Goal of the exercise :: Report every line in the listing below where the string "this" shows up.

Information supplied ::
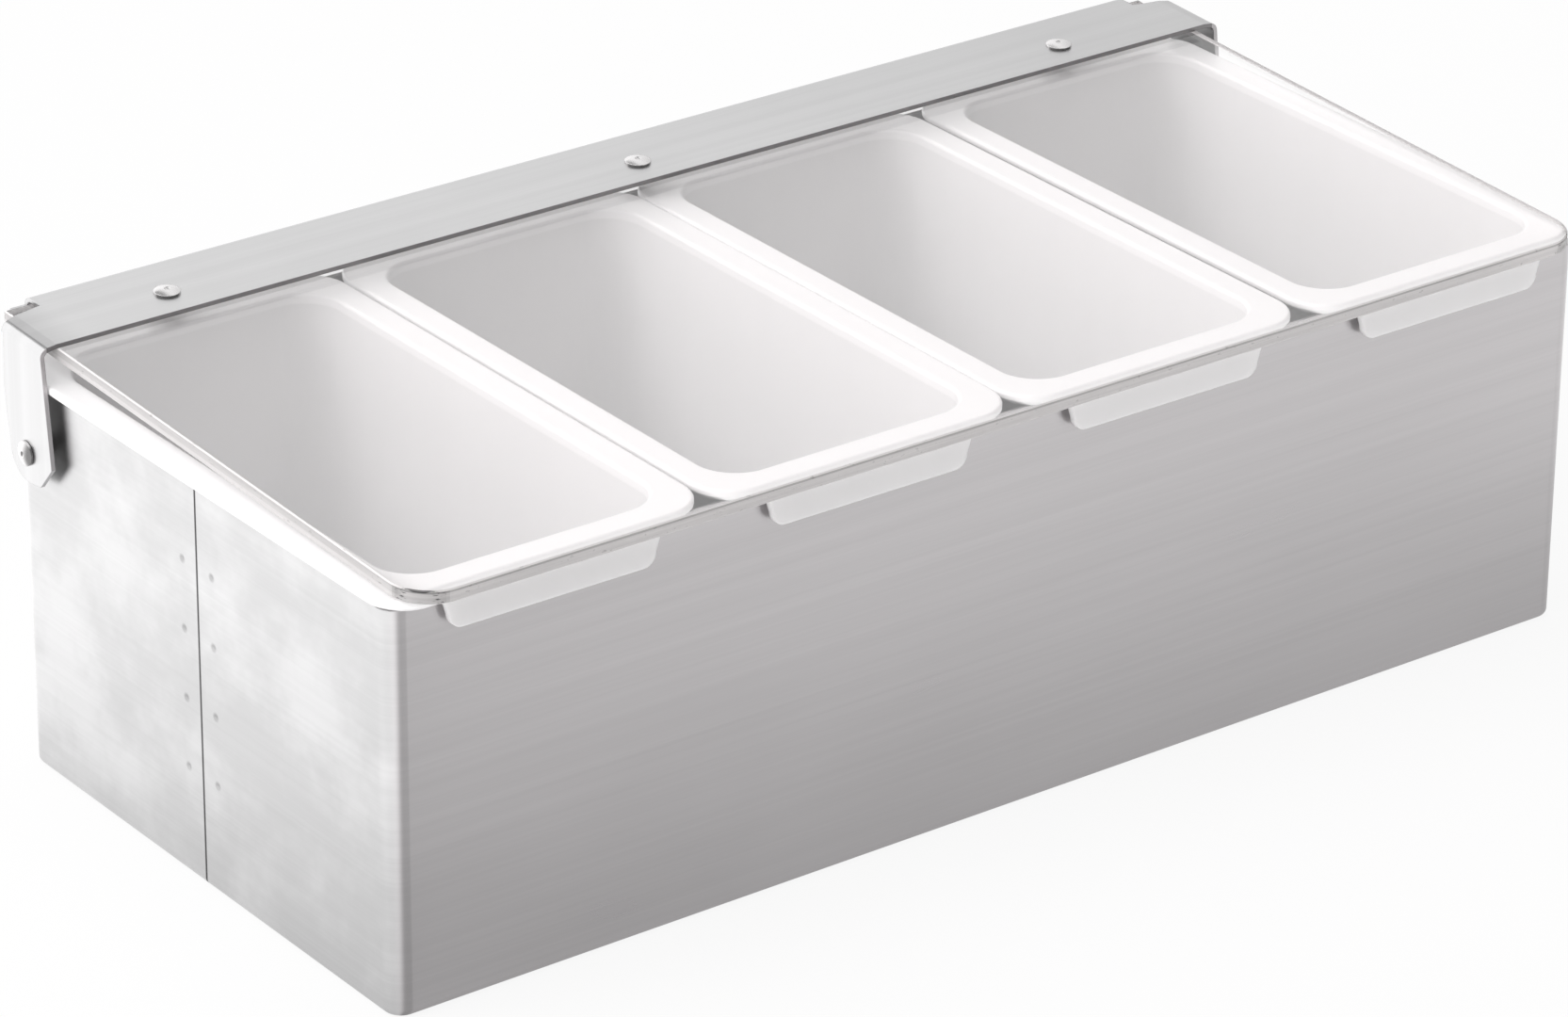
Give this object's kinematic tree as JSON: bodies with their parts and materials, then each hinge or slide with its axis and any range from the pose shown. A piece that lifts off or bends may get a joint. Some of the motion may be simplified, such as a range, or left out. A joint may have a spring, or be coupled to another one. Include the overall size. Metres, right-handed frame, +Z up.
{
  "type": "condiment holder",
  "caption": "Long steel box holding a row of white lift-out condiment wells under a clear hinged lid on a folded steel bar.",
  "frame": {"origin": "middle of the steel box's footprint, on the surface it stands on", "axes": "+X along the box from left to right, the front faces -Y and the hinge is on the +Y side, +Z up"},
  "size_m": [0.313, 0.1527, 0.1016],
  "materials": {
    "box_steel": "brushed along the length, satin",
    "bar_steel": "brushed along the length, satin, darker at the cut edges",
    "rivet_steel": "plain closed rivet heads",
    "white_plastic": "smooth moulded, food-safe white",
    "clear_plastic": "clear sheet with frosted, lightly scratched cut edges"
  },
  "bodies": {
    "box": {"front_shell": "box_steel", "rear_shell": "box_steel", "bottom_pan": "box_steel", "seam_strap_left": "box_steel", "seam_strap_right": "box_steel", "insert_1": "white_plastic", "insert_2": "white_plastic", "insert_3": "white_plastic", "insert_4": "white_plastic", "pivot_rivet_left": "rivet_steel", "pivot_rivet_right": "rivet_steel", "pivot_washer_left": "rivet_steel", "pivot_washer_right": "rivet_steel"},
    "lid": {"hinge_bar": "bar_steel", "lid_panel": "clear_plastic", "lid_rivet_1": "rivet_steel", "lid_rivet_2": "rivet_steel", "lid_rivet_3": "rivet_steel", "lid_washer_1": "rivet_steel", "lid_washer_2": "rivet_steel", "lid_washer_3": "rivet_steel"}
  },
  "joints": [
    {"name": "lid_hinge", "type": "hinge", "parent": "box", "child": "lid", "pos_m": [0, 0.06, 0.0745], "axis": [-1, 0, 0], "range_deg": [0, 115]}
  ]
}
---
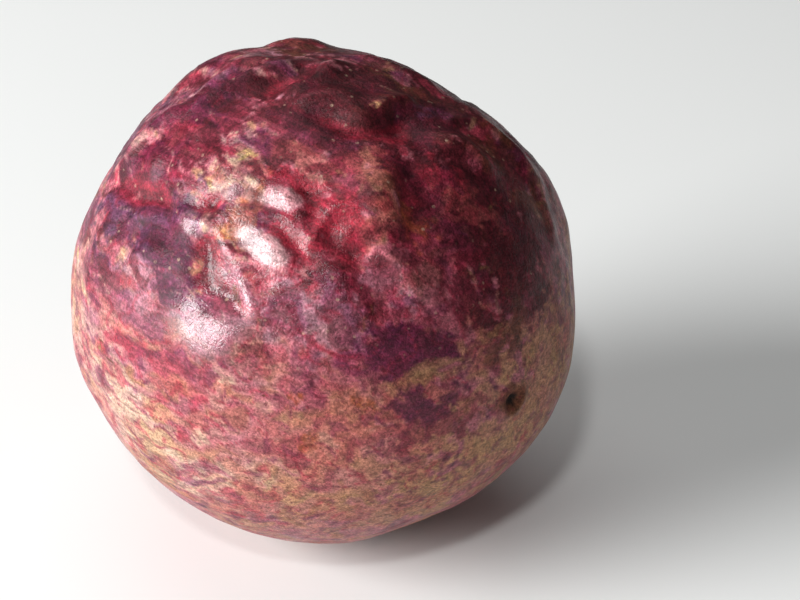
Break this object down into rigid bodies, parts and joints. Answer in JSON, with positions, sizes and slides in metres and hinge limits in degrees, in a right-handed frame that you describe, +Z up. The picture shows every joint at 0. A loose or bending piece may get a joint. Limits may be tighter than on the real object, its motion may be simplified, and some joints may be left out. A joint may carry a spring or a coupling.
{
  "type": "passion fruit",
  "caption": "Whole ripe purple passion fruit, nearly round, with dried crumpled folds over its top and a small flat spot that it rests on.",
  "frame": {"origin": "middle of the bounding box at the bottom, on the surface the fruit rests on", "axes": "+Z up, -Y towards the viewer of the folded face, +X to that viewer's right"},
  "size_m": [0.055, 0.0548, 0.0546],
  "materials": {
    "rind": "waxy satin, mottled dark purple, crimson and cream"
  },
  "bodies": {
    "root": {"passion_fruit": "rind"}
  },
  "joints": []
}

Solution ::
Give this object's kinematic tree as JSON: bodies with their parts and materials, then each hinge or slide with its axis and any range from the pose shown. A piece that lifts off or bends may get a joint. Some of the motion may be simplified, such as a range, or left out. A joint may have a spring, or be coupled to another one. Include the overall size. Metres, right-handed frame, +Z up.
Break this object down into rigid bodies, parts and joints. Answer in JSON, with positions, sizes and slides in metres and hinge limits in degrees, in a right-handed frame that you describe, +Z up. The picture shows every joint at 0. A loose or bending piece may get a joint. Limits may be tighter than on the real object, its motion may be simplified, and some joints may be left out. A joint may carry a spring or a coupling.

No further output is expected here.